The most poignant example is The Farewell (2019). While primarily about cultural identity and a grandmother’s terminal illness, the film subtly showcases how a Chinese-American woman navigates her place in a family structure that includes her as a "returnee." It asks: How does a family integrate a member who missed the last fifteen years? There is no villain; only the quiet ache of trying to belong.

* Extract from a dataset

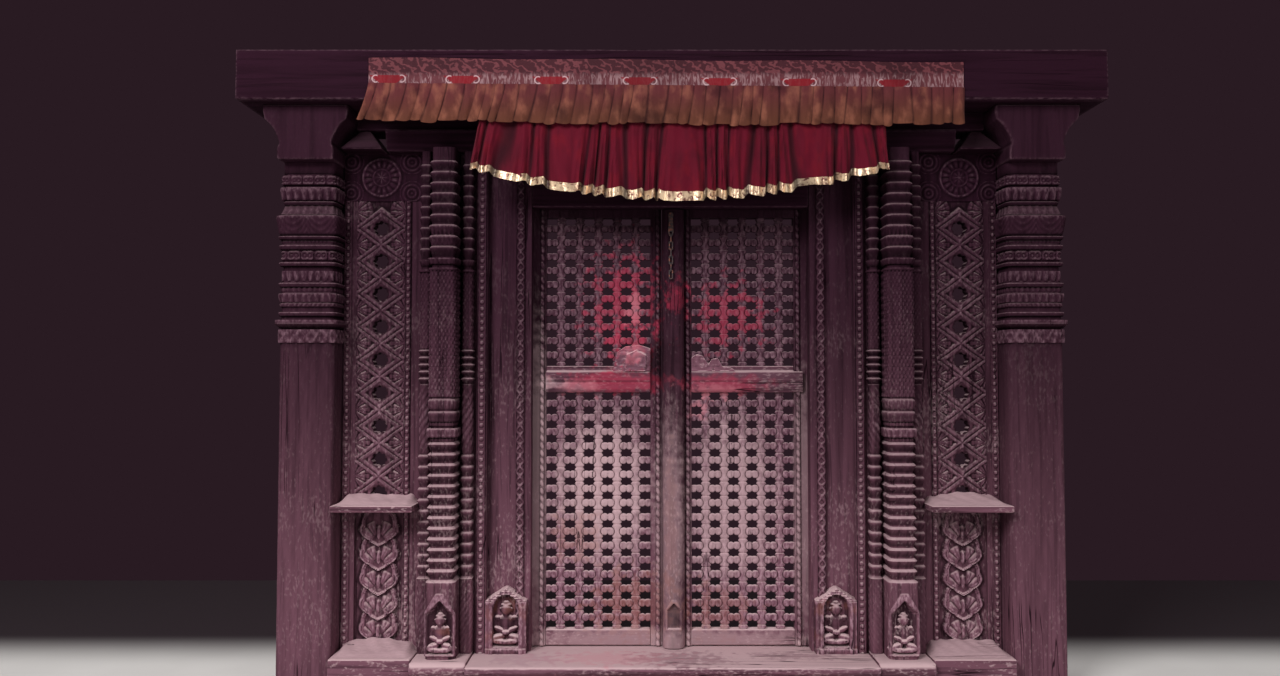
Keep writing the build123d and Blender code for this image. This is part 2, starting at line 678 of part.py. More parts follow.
def make_hanging_stile():
    """Right hanging stile, rounded about its pivots and with a raised strip."""
    inner = LEAF_OUT - HANGING_STILE_W
    stile = stile_with_strip(inner, PIVOT_X, inner + STRIP_EDGE)
    stile += Pos(PIVOT_X, PIVOT_Y, (LEAF_Z0 + LEAF_Z1) / 2) * Cylinder(LEAF_T / 2, LEAF_H)
    length = LEAF_H + 2 * PIVOT_L
    stile += Pos(PIVOT_X, PIVOT_Y, (LEAF_Z0 + LEAF_Z1) / 2) * Cylinder(PIVOT_R, length)
    return stile


def make_left_meeting_stile():
    """Meeting stile of the left leaf, with a raised strip near its closing edge."""
    edge = MEETING_X - MEETING_GAP / 2
    return stile_with_strip(edge - LEFT_MEETING_W, edge, edge - STRIP_EDGE - STRIP_W)


def make_right_meeting_stile():
    """Wide meeting stile of the right leaf, which carries the centre post."""
    edge = MEETING_X + MEETING_GAP / 2
    return stile_with_strip(edge, edge + RIGHT_MEETING_W, edge + POST_W + 3)


def make_centre_post():
    """Rounded post planted on the right meeting stile, with a small arched niche at its foot."""
    x, w, d = MEETING_X + MEETING_GAP / 2 + POST_W / 2, POST_W / 2, POST_OUT
    plan = [(-w, 0), (-w, -d * 0.3), (-w * 0.72, -d * 0.78), (-w * 0.4, -d), (w * 0.4, -d),
            (w * 0.72, -d * 0.78), (w, -d * 0.3), (w, 0)]
    post = prism_z([(x + a, b) for a, b in plan], LEAF_Z0, LEAF_Z1 - HEAD_LAP - LEAF_GAP)
    half, z0 = POST_NICHE_W / 2, LEAF_Z0 + POST_NICHE_Z
    z1 = z0 + POST_NICHE_H
    arch = [(x - half, z0), (x + half, z0), (x + half, z1 - half), (x + half * 0.6, z1 - half * 0.3),
            (x, z1), (x - half * 0.6, z1 - half * 0.3), (x - half, z1 - half)]
    return post - prism_y(arch, -d, -d + POST_NICHE_CUT)


def lattice_span(side):
    """Inner faces of a leaf's stiles: their low and high X."""
    inner = LEAF_OUT - HANGING_STILE_W
    if side == "left":
        return -inner, MEETING_X - MEETING_GAP / 2 - LEFT_MEETING_W
    return MEETING_X + MEETING_GAP / 2 + RIGHT_MEETING_W, inner


def lattice_fields():
    """Low and high Z of the lattice under and over the middle rail."""
    lower = (LEAF_Z0 + BOTTOM_RAIL_H, LEAF_Z0 + MID_RAIL_Z)
    upper = (LEAF_Z0 + MID_RAIL_Z + MID_RAIL_H, LEAF_Z1 - TOP_RAIL_H)
    return lower, upper


def make_top_rail(side):
    """Top rail between the stiles."""
    x0, x1 = lattice_span(side)
    return block(x0, x1, 0, LEAF_T, LEAF_Z1 - TOP_RAIL_H, LEAF_Z1)


def make_bottom_rail(side):
    """Bottom rail between the stiles."""
    x0, x1 = lattice_span(side)
    return block(x0, x1, 0, LEAF_T, LEAF_Z0, LEAF_Z0 + BOTTOM_RAIL_H)


def make_mid_rail(side):
    """Middle rail, moulded proud of the leaf; the right one laps over its hanging stile."""
    x0, x1 = lattice_span(side)
    z0, h, out = LEAF_Z0 + MID_RAIL_Z, MID_BAND_H, MID_BAND_OUT
    rail = block(x0, x1, 0, LEAF_T, z0, z0 + MID_RAIL_H)
    band = [(0, z0), (-out * 0.6, z0), (-out, z0 + h * 0.2), (-out, z0 + h * 0.46),
            (-out * 0.7, z0 + h * 0.54), (-out, z0 + h * 0.62), (-out * 0.9, z0 + h), (0, z0 + h)]
    if side == "left":
        return rail + prism_x(band, x0, x1)
    end = x1 + RIGHT_BAND_LAP
    lap = block(x1, end, -STRIP_OUT, LEAF_T, z0, z0 + h)
    return rail + (prism_x(band, x0, end) - lap)


def make_uprights(side):
    """Front layer of a leaf's lattice: upright slats between the rails."""
    x0, x1 = lattice_span(side)
    y0 = LATTICE_RECESS
    slats = []
    for z0, z1 in lattice_fields():
        for x in spread(x0, x1, UPRIGHT_W, UPRIGHT_PITCH):
            slats.append(block(x - UPRIGHT_W / 2, x + UPRIGHT_W / 2, y0, y0 + UPRIGHT_T, z0, z1))
    return Compound(children=slats)


def make_crossbars(side):
    """Rear layer of a leaf's lattice: bars between the stiles, against the slats' backs."""
    x0, x1 = lattice_span(side)
    y0 = LATTICE_RECESS + UPRIGHT_T
    bars = []
    for z0, z1 in lattice_fields():
        for z in spread(z0, z1, CROSSBAR_H, CROSSBAR_PITCH):
            bars.append(block(x0, x1, y0, y0 + CROSSBAR_T, z - CROSSBAR_H / 2, z + CROSSBAR_H / 2))
    return Compound(children=bars)


def make_left_crest():
    """Worn carved crest on the left middle rail, against the meeting stile."""
    x1 = MEETING_X - MEETING_GAP / 2 - LEFT_MEETING_W
    x0, z0 = x1 - LEFT_CREST_W, LEAF_Z0 + MID_RAIL_Z + MID_BAND_H
    w, h = LEFT_CREST_W, LEFT_CREST_H
    outline = [(x0, z0), (x1, z0), (x1, z0 + h * 0.86), (x1 - w * 0.3, z0 + h),
               (x1 - w * 0.66, z0 + h * 0.94), (x0 + w * 0.1, z0 + h * 0.7)]
    raised = [(x0 + w * 0.3, z0), (x1 - w * 0.12, z0), (x1 - w * 0.12, z0 + h * 0.6),
              (x1 - w * 0.36, z0 + h * 0.8), (x0 + w * 0.36, z0 + h * 0.62)]
    return prism_y(outline, -CREST_T, 0) + prism_y(raised, -CREST_T * 1.5, -CREST_T)


def make_right_crest():
    """Worn carved crest on the right middle rail: two broken scrolls."""
    x0 = MEETING_X + MEETING_GAP / 2 + RIGHT_MEETING_W
    z0 = LEAF_Z0 + MID_RAIL_Z + MID_BAND_H
    w, h = RIGHT_CREST_W, RIGHT_CREST_H
    outline = [(x0, z0), (x0 + w, z0), (x0 + w * 0.9, z0 + h * 0.22), (x0 + w * 0.7, z0 + h * 0.3),
               (x0 + w * 0.6, z0 + h * 0.78), (x0 + w * 0.46, z0 + h * 0.72),
               (x0 + w * 0.38, z0 + h * 0.4), (x0 + w * 0.26, z0 + h * 0.9), (x0 + w * 0.12, z0 + h),
               (x0, z0 + h * 0.8)]
    return prism_y(outline, -CREST_T, 0)


def stud_place():
    """X and Z of the latch stud, and Y of the post's face behind it."""
    return STUD_X, LEAF_Z1 - STUD_DROP - HEAD_LAP, -POST_OUT


def make_latch_stud():
    """Stud with a forged eight-sided head, in the face of the centre post."""
    x, z, y = stud_place()
    shank = LATCH_OFF + HASP_T + LATCH_OFF
    stud = Pos(x, y - shank / 2, z) * Rot(90, 0, 0) * Cylinder(STUD_R, shank)
    head = Plane.XZ.offset(shank - y) * Pos(x, z) * RegularPolygon(STUD_HEAD_R, STUD_SIDE_COUNT)
    return stud + extrude(head, STUD_HEAD_T, dir=(0, -1, 0))


def make_latch_hasp():
    """Flat iron strap that hangs on the stud by its eye, with a slot at its lower end."""
    x, z, y = stud_place()
    y1 = y - LATCH_OFF
    outline = [(-9, 4), (-4, 10), (4, 10), (9, 4), (7, -20), (10, -HASP_L + 14), (5, -HASP_L),
               (-5, -HASP_L), (-10, -HASP_L + 14), (-7, -20)]
    strap = prism_y([(x + a, z + b) for a, b in outline], y1 - HASP_T, y1)
    hole = Cylinder(STUD_R + STUD_CLEARANCE, 3 * HASP_T)
    strap -= Pos(x, y1 - HASP_T / 2, z) * Rot(90, 0, 0) * hole
    return strap - block(x - 4, x + 4, y1 - HASP_T, y1, z - HASP_L + LINK_WIRE, z - HASP_L + 16)


def oval(length, width, end):
    """Outline of a link, upright, with its ends narrowed: X, Z points."""
    h, w = length / 2, width / 2
    right = [(w - end, -h), (w, -h + end), (w, h - end), (w - end, h)]
    return right + [(-x, z) for x, z in reversed(right)]


def link(turned):
    """One long iron link, upright; a turned one is edge-on to the front."""
    half = LINK_WIRE / 2
    inner = oval(LINK_L - 2 * LINK_WIRE, LINK_W - 2 * LINK_WIRE, LINK_WIRE * 0.3)
    ring = prism_y(oval(LINK_L, LINK_W, LINK_WIRE), -half, half) - prism_y(inner, -half, half)
    return Rot(0, 0, 90) * ring if turned else ring


def make_latch_chain():
    """Links hanging one in another from the slot of the hasp."""
    x, z, y = stud_place()
    y -= LATCH_OFF + HASP_T / 2
    pitch = LINK_L - 2 * LINK_WIRE - LINK_PLAY
    first = z - HASP_L + LINK_WIRE + LINK_PLAY - (LINK_L / 2 - LINK_WIRE)
    links = [Pos(x, y, first - i * pitch) * link(i % 2 == 0) for i in range(LINK_COUNT)]
    return Compound(children=links)


def both_sides(name, make):
    """A right-hand piece and its left-hand twin, under their own names."""
    right = make()
    return {"right_" + name: right, "left_" + name: to_left(right)}


def model():
    """Every piece of the doorway, by name."""
    pieces = {
        "threshold": make_threshold(),
        "threshold_step": make_threshold_step(),
        "lintel": make_lintel(),
        "door_head": make_door_head(),
        "pivot_rail": make_pivot_rail(),
        "frieze_board": make_frieze(),
        "head_beam": make_head_beam(),
        "valance_band": make_valance_band(),
        "valance_frill": make_valance_frill(),
        "valance_skirt": make_valance_skirt(),
        "valance_trim": make_valance_trim(),
        "left_meeting_stile": make_left_meeting_stile(),
        "right_meeting_stile": make_right_meeting_stile(),
        "centre_post": make_centre_post(),
        "left_crest": make_left_crest(),
        "right_crest": make_right_crest(),
        "latch_stud": make_latch_stud(),
        "latch_hasp": make_latch_hasp(),
        "latch_chain": make_latch_chain(),
    }
    for name, make in (("plinth", make_plinth), ("ledge", make_ledge), ("jamb", make_jamb),
                       ("jamb_niche", make_jamb_niche), ("colonette", make_colonette),
                       ("bay_stiles", make_bay_stiles), ("lozenge_panel", make_lozenge_panel),
                       ("foliage_panel", make_foliage_panel), ("shelf", make_shelf),
                       ("medallion_board", make_medallion_board),
                       ("lintel_cap", make_lintel_cap), ("pillar", make_pillar),
                       ("capital", make_capital), ("hanging_stile", make_hanging_stile)):
        pieces.update(both_sides(name, make))
    for side in ("left", "right"):
        pieces[side + "_top_rail"] = make_top_rail(side)
        pieces[side + "_mid_rail"] = make_mid_rail(side)
        pieces[side + "_bottom_rail"] = make_bottom_rail(side)
        pieces[side + "_uprights"] = make_uprights(side)
        pieces[side + "_crossbars"] = make_crossbars(side)
    return pieces


os.makedirs("parts", exist_ok=True)
for node, piece in model().items():
    export_step(piece, f"parts/{node}.step")
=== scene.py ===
"""Dresses the carved temple door: carving, lattice, beads, figures, cloth, dust and timber."""
import math

import bmesh
import bpy
import numpy as np
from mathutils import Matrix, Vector


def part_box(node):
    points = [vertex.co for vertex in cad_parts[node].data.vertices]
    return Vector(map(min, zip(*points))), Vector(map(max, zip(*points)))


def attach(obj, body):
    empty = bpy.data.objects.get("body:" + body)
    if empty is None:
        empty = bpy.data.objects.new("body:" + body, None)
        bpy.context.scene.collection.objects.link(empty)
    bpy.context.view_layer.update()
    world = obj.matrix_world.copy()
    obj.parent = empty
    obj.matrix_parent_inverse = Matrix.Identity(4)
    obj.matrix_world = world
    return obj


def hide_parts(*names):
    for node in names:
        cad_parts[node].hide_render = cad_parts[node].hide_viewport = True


bl_info = {
    "name": "Carved temple door",
    "version": (1, 0, 0),
    "blender": (4, 5, 0),
    "location": "View3D > Sidebar > Temple Door",
    "description": "Carving, cloth and timber finishes for a carved temple doorway",
    "category": "Object",
}

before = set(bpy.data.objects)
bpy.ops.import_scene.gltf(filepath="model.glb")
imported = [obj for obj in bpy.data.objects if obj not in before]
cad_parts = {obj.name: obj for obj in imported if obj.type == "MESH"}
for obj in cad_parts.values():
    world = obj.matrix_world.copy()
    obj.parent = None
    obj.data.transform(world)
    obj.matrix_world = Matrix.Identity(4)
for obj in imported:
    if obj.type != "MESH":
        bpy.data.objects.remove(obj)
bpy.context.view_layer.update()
MM = 0.001
SIDES = {"left": -1, "right": 1}
SHARP_ANGLE = math.radians(62)  # edges sharper than this stay crisp
# Hidden backs, and the walls that run down to them, take the painted shade of the hollows.
BACK_RELIEF = 0.15  # how proud the hidden backs count as: near the hollows


def srgb(red, green, blue):
    """A colour given as 0 to 255 on screen, in the linear values that shaders take."""
    return tuple((c / 255 / 12.92) if c <= 10 else ((c / 255 + 0.055) / 1.055) ** 2.4
                 for c in (red, green, blue))


def colour(name, description, value):
    """A colour property with a default given as it looks on screen."""
    return bpy.props.FloatVectorProperty(name=name, description=description, subtype="COLOR",
                                         size=3, min=0, max=1, default=srgb(*value))


def length(name, description, millimetres):
    """A size property with a default in millimetres."""
    return bpy.props.FloatProperty(name=name, description=description, unit="LENGTH",
                                   subtype="DISTANCE", min=0, default=millimetres * MM)


class DoorColours(bpy.types.PropertyGroup):
    """Colours of the timbers, dirt, painted shade, cloth and iron."""
    # The heart colour is both the dark grain, cracks and dirt and the painted shade in hollows and
    # in the valleys of the cloth.
    heart_and_shade: colour("Heart timber", "Dark timber in the hollows", (20, 6, 13))
    # Plain faces run from the timber colour high up, dark with painted shade under the beam, to the
    # faded colour low down, pale with dust.
    timber: colour("Timber", "Timber on the plain faces, high up", (40, 17, 30))
    faded: colour("Faded timber", "Timber on the plain faces, low down", (120, 80, 94))
    # The worn colour also serves as the painted highlight on raised edges.
    worn: colour("Worn timber", "Timber rubbed pale on the edges", (170, 131, 145))
    brown: colour("Bare timber", "Warm timber where the surface has gone", (150, 92, 74))
    dust: colour("Dust", "Pale dust on ledges and lower parts", (200, 168, 172))
    # The soot colour also paints the shade across the tops of the leaves.
    soot_and_shade: colour("Soot", "Soot from lamps and incense", (18, 6, 12))
    powder: colour("Red powder", "Offering powder", (172, 48, 74))
    pink: colour("Pink powder", "Offering powder rubbed thin", (206, 130, 142))
    brocade: colour("Brocade", "Ground of the brocade band", (64, 27, 35))
    scroll: colour("Brocade scrolls", "Woven scrolls of the band", (118, 62, 68))
    patch: colour("Brocade patches", "Red patches of the band", (120, 16, 28))
    frill: colour("Frill", "Pleated frill, upper part", (88, 40, 44))
    frill_hem: colour("Frill hem", "Pleated frill, lower part", (88, 50, 38))
    skirt: colour("Skirt", "Gathered red cloth", (88, 10, 30))
    gold: colour("Foil", "Foil trim of the skirt", (236, 206, 170))
    iron: colour("Iron", "Latch and chain", (70, 62, 64))
    floor: colour("Floor", "Pale floor", (206, 202, 199))
    # The backdrop is dark as painted shade of the unlit space behind the door, seen through the
    # lattice.
    backdrop_shade: colour("Backdrop", "Plain backdrop", (41, 27, 34))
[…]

2. Stepparents as Secondary Trauma Bearers

Where old cinema made stepparents villains or saviors, new films place them in a more uncomfortable role: witness to pre-existing wounds. In C’mon C’mon (2021), Joaquin Phoenix’s Johnny is not a stepfather but an uncle—yet the film captures the essential stepparent dilemma: how to love a child who already has a primary attachment figure, especially when that figure is struggling. The film’s genius is its refusal to resolve this tension. Johnny never replaces anyone. He simply adds.

A more direct study is The Lost Daughter (2021). While not a stepfamily narrative per se, Maggie Gyllenhaal’s film exposes the silent labor of female caregivers in fractured systems. The young mother Nina (Dakota Johnson) is not blending families but being absorbed by her husband’s overbearing extended clan. The film’s horror is not violence but erasure—the slow realization that blending can mean losing your name, your desires, your edges.